Sera un tema de "permisos", y en este caso lo solucione como describí.

"Proteus 8" es como se define a todas las versiones desde 8.0 en adelante (va por la 8.8.26547 SP0 para diferenciarlo de su antecesor "Proteus 7" por lo que un tema de lenguajes debería funcionar medianamente bien en cualquiera de la misma serie.

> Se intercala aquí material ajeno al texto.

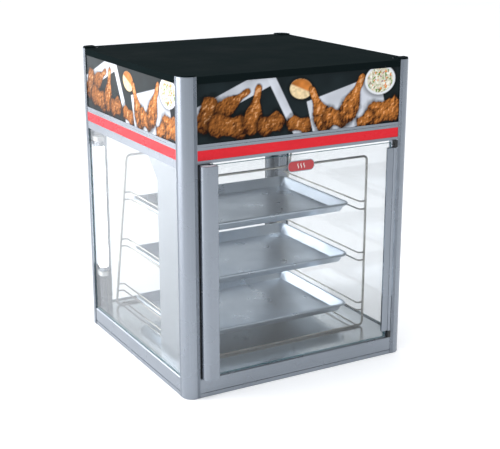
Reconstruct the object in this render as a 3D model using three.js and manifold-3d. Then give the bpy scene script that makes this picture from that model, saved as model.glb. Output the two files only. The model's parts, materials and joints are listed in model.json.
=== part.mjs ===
// Countertop hot food display case: a glazed aluminium cabinet with a heated, lit chamber, a swinging glass
// front door, a welded wire rack and three sheet pans. Millimetres, +Z up, +X to the right along the front,
// the door on the -Y side. The origin is the centre of the case's footprint, on the counter.
import * as THREE from 'three';
import { mergeVertices } from 'three/addons/utils/BufferGeometryUtils.js';
import Module from 'manifold-3d';

const wasm = await Module();
wasm.setup();

// Driving dimensions
const WIDTH = 604;
const DEPTH = 588;
const HEIGHT = 740;
const LEFT = -WIDTH / 2;
const RIGHT = WIDTH / 2;
const FRONT = -DEPTH / 2;
const REAR = DEPTH / 2;
const GAP = 0.3;
const FACE_INSET = 0.5;

const POST = 35;
const POST_RADIUS = 26;
const POST_WALL = 2.5;
const CAP_HEIGHT = 3;

const GLASS = 5;
const GLASS_INSET = 3;
const GROOVE_DEPTH = 8;
const RAIL_THICKNESS = 12;

const BASE_HEIGHT = 47;
const FLOOR_TOP = 45.2;
const SHEET = 1.2;

const CEILING_LEDGE = 552;
const DOOR_HEAD = 550;
const SIDE_HEAD = 538;
const STRIPE_LOW = 557;
const STRIPE_HIGH = 580;
const PANEL_SEAT = 585;
const TRIM_TOP = 593;
const RIM_DROP = 16;

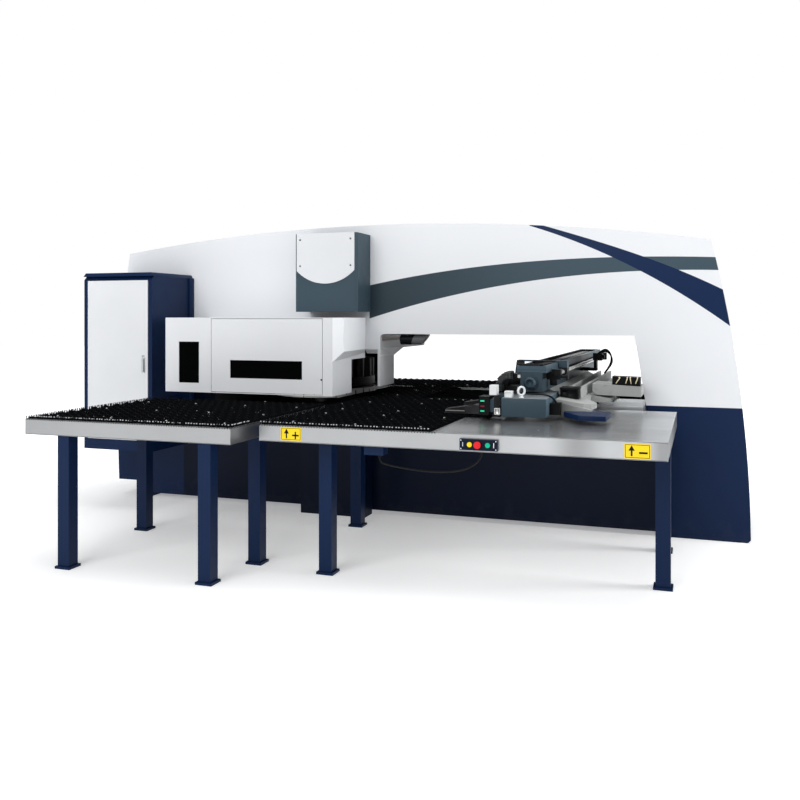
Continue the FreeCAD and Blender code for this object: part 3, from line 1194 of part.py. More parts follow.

Obviamente las gracias por compartir a* roberttorres*


Ric.


----------



## sandomed (May 2, 2019)

Saludos a todos..
Gracias por el aporte *roberttorres*
me funciono correctamente en 8.6...
Shalom Beraj...


----------



## alex1210 (Oct 7, 2019)

Gracias* roberttorres*, si me funciono en la version 8.7.  
Hoy me inscribí en este foro
y es muy buena....


----------



## Julius White (Jun 19, 2020)

roberttorres dijo:


> Aquí les traigo un pack de lenguaje para la traducir al español el proteus 8, que encontre en la red. El procedimiento es muy simple: 1- abrir el proteus 2- menu system - repair language pack 3- En el cuadro de dialogo emergente seleccionar select language pack 4- se abrirá un cuadro de búsqueda - buscar y seleccionar el zip "traducción" en la carpeta donde descargaron 5- Ok y aceptar en los cuadros de diálogos emergentes 6- Reiniciar el proteus y ya esta. Ver el archivo adjunto 171853 PD: si se desea volver al idioma ingles solamente ir al system - repair language pack , en cuadro de dialogo emergente seleccionar "eliminar y descargar" - aceptar, reiniciar proteus y ya esta.



Hola compañeros, el siguiente es para informarles que descargue el pack, lo instalé como indica el compañero "roberttorres" y funcionó al 100%.
La versión de Proteus a usar es la 8.8 SP1 Muchas gracias por el aporte, un saludo cordial a todos!


----------